* [What is being asked]:
Among the records that follow, set down only the lines from the one containing "castor_4_wheel_right();" to the one containing "obj.matrix_world = world", both included, exactly.

* [Stored data]:
* * * * *

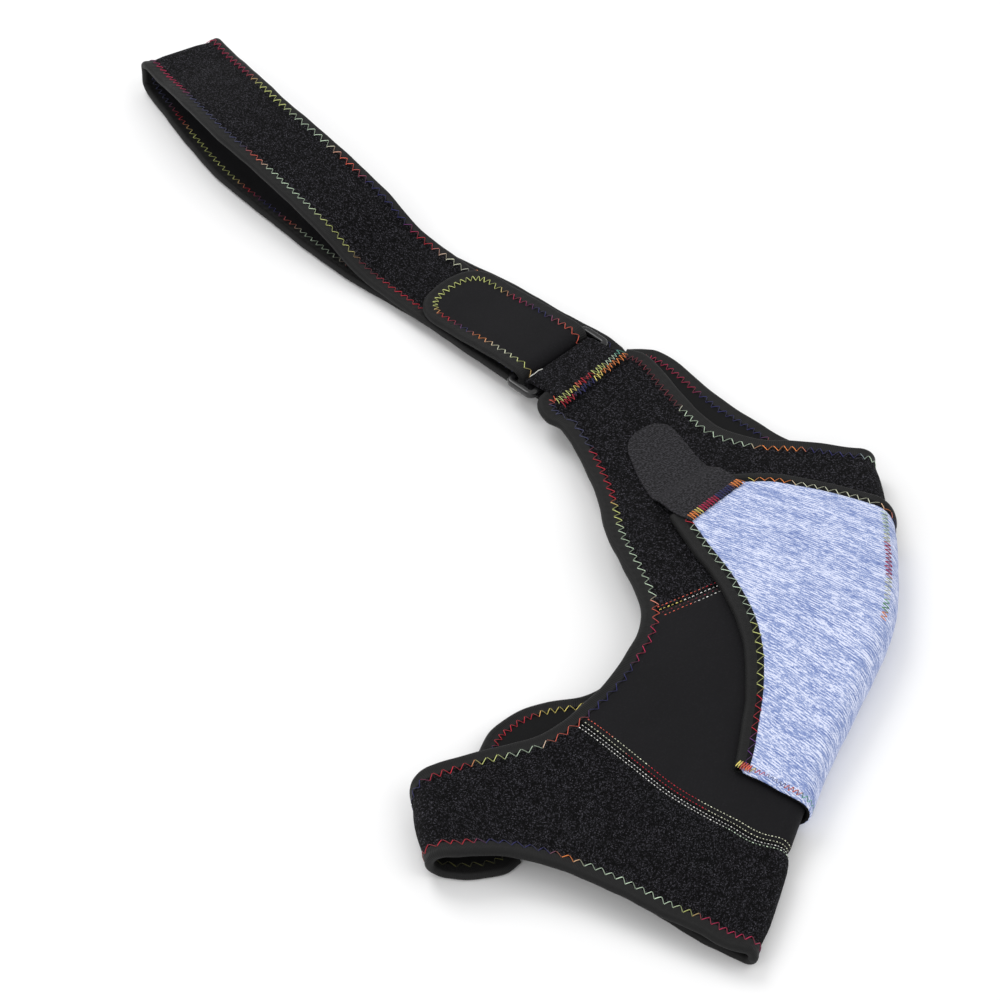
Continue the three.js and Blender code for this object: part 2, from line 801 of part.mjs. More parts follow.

* * * * *

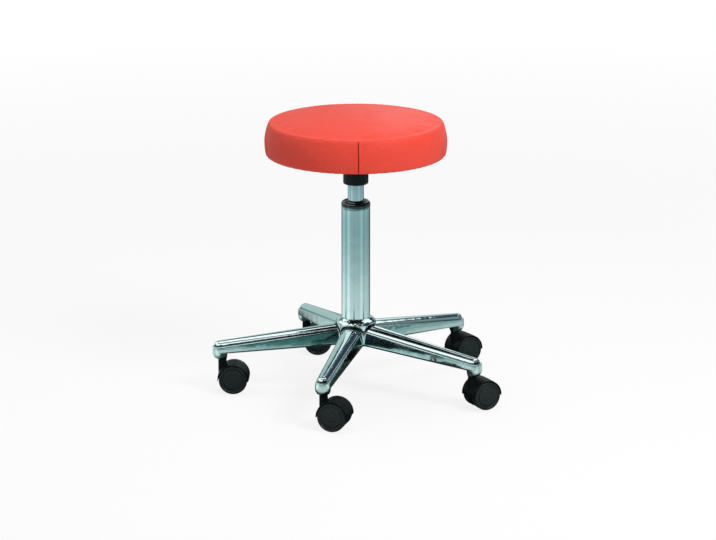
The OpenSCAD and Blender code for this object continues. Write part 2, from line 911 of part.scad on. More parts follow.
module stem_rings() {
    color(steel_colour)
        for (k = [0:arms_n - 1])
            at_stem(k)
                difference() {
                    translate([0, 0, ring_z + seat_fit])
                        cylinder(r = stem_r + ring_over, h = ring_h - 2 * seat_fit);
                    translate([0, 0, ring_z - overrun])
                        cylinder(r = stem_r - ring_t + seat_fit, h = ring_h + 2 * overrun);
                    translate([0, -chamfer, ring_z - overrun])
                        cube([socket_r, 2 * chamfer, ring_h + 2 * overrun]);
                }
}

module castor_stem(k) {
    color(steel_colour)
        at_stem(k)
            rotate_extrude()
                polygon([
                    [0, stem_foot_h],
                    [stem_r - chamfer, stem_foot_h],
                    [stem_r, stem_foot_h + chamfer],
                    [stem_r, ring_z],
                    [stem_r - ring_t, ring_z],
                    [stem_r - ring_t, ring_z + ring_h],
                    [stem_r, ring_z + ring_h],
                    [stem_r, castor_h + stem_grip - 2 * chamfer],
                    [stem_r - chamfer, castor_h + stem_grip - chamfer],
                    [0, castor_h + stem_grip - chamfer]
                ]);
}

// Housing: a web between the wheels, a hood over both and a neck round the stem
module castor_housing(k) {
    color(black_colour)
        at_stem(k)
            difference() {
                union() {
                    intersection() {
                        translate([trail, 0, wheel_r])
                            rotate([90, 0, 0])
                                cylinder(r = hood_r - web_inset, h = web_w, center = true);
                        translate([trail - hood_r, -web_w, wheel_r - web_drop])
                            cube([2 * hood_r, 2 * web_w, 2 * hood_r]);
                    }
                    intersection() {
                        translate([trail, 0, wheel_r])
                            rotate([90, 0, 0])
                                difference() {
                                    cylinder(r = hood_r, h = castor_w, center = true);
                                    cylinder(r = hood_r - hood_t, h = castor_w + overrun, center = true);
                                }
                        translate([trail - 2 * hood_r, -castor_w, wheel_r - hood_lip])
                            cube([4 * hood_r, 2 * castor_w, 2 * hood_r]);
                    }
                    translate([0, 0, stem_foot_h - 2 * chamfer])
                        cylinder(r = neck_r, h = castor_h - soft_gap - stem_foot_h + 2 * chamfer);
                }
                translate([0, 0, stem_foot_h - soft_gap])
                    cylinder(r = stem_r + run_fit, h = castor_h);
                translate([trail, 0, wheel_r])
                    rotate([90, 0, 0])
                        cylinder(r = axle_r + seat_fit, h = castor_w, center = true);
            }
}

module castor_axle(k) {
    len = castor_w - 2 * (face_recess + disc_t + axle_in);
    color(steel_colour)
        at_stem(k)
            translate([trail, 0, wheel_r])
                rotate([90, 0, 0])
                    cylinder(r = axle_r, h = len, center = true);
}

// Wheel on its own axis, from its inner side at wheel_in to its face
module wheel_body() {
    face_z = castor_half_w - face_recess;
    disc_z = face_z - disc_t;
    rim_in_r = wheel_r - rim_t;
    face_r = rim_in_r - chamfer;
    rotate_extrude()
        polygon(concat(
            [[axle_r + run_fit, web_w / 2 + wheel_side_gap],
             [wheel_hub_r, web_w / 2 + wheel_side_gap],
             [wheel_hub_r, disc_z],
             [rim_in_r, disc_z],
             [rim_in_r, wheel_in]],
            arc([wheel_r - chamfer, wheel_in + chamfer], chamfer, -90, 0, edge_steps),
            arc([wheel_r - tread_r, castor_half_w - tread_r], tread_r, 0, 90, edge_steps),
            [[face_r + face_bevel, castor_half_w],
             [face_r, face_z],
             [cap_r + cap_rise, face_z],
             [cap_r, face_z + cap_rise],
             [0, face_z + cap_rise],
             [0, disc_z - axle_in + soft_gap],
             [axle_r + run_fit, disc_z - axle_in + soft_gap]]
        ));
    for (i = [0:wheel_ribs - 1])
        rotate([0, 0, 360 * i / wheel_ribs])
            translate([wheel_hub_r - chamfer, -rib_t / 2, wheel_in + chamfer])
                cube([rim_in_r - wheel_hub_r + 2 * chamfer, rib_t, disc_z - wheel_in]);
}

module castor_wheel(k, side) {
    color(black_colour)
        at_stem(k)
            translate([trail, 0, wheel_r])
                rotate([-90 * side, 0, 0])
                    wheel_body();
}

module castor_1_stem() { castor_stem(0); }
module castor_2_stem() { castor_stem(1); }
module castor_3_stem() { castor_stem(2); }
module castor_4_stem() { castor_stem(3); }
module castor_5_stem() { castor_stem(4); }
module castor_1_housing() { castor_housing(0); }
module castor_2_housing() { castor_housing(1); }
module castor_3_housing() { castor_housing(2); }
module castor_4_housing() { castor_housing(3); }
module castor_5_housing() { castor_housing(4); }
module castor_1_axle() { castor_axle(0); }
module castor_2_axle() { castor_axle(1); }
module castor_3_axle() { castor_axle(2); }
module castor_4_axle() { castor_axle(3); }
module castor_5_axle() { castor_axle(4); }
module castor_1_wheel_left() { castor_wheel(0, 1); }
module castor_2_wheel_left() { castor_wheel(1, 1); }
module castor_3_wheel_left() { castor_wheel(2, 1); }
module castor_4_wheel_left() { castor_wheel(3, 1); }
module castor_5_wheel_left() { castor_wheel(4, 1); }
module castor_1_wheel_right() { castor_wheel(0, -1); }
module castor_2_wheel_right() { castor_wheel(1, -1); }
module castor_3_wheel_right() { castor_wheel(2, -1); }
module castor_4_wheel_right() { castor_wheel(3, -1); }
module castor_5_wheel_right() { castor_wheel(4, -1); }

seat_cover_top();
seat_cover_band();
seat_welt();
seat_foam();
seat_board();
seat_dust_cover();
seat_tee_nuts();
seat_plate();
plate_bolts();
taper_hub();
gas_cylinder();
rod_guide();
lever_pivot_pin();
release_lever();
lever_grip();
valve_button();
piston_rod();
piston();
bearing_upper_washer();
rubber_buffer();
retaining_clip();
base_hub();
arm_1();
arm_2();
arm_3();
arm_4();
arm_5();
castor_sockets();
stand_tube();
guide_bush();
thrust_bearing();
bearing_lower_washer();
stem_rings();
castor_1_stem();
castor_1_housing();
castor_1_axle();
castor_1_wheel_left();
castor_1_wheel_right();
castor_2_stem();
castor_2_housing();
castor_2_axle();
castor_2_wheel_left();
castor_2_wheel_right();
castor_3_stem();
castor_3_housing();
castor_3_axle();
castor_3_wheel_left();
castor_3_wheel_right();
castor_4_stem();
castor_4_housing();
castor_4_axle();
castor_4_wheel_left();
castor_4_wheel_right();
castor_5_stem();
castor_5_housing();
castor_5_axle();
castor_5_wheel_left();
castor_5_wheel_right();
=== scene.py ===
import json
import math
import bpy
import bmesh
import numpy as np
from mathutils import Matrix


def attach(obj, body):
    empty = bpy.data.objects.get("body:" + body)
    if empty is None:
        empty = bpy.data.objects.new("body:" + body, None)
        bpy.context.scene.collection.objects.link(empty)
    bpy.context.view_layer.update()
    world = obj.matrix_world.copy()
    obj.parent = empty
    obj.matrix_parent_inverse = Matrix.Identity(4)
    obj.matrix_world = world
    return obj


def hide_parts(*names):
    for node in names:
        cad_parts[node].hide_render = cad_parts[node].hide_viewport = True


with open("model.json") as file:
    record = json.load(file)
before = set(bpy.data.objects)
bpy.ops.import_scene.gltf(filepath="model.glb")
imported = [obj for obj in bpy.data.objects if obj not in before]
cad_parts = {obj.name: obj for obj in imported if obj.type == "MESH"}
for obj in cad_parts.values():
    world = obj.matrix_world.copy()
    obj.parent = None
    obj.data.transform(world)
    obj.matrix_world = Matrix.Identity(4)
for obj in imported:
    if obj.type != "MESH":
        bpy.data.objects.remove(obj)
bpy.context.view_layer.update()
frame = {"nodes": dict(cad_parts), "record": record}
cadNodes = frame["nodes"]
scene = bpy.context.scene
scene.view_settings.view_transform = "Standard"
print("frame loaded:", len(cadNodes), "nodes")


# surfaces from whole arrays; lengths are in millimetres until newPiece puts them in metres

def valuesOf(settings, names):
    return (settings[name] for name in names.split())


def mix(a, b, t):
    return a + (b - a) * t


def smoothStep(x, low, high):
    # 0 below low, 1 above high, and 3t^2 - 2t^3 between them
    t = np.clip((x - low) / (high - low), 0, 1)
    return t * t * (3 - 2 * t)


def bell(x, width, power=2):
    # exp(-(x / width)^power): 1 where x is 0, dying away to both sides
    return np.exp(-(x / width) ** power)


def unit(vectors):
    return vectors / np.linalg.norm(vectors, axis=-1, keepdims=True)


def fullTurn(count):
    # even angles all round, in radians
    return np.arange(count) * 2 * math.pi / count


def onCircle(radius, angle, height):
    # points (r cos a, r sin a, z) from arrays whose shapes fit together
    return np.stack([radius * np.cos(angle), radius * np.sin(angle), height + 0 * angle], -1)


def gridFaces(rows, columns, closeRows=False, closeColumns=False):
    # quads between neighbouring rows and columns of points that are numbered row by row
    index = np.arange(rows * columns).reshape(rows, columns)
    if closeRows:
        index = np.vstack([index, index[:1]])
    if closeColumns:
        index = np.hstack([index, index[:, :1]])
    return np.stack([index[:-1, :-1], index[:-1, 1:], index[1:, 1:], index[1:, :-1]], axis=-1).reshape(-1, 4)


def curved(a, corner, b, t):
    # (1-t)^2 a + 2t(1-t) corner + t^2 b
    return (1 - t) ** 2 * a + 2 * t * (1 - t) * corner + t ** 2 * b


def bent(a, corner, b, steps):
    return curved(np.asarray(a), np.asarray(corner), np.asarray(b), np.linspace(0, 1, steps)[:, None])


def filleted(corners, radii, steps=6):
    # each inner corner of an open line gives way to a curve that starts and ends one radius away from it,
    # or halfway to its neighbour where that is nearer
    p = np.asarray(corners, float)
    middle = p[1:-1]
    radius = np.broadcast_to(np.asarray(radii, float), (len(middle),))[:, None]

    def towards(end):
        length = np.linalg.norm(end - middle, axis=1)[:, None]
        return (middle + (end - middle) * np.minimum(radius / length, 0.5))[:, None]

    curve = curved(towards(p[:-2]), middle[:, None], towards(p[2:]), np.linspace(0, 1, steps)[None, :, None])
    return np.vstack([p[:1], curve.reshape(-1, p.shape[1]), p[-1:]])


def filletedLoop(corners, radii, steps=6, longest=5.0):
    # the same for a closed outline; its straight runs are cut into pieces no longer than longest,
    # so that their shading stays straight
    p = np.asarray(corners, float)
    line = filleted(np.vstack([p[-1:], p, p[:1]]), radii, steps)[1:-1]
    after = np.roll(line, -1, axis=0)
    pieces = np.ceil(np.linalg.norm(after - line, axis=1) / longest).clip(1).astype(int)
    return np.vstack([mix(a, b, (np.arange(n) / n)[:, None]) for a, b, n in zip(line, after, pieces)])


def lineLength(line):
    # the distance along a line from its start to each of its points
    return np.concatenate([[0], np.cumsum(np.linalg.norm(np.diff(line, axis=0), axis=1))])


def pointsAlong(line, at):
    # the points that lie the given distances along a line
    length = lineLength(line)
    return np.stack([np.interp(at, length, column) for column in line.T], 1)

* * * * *

* [Solution]:
castor_4_wheel_right();
castor_5_stem();
castor_5_housing();
castor_5_axle();
castor_5_wheel_left();
castor_5_wheel_right();
=== scene.py ===
import json
import math
import bpy
import bmesh
import numpy as np
from mathutils import Matrix


def attach(obj, body):
    empty = bpy.data.objects.get("body:" + body)
    if empty is None:
        empty = bpy.data.objects.new("body:" + body, None)
        bpy.context.scene.collection.objects.link(empty)
    bpy.context.view_layer.update()
    world = obj.matrix_world.copy()
    obj.parent = empty
    obj.matrix_parent_inverse = Matrix.Identity(4)
    obj.matrix_world = world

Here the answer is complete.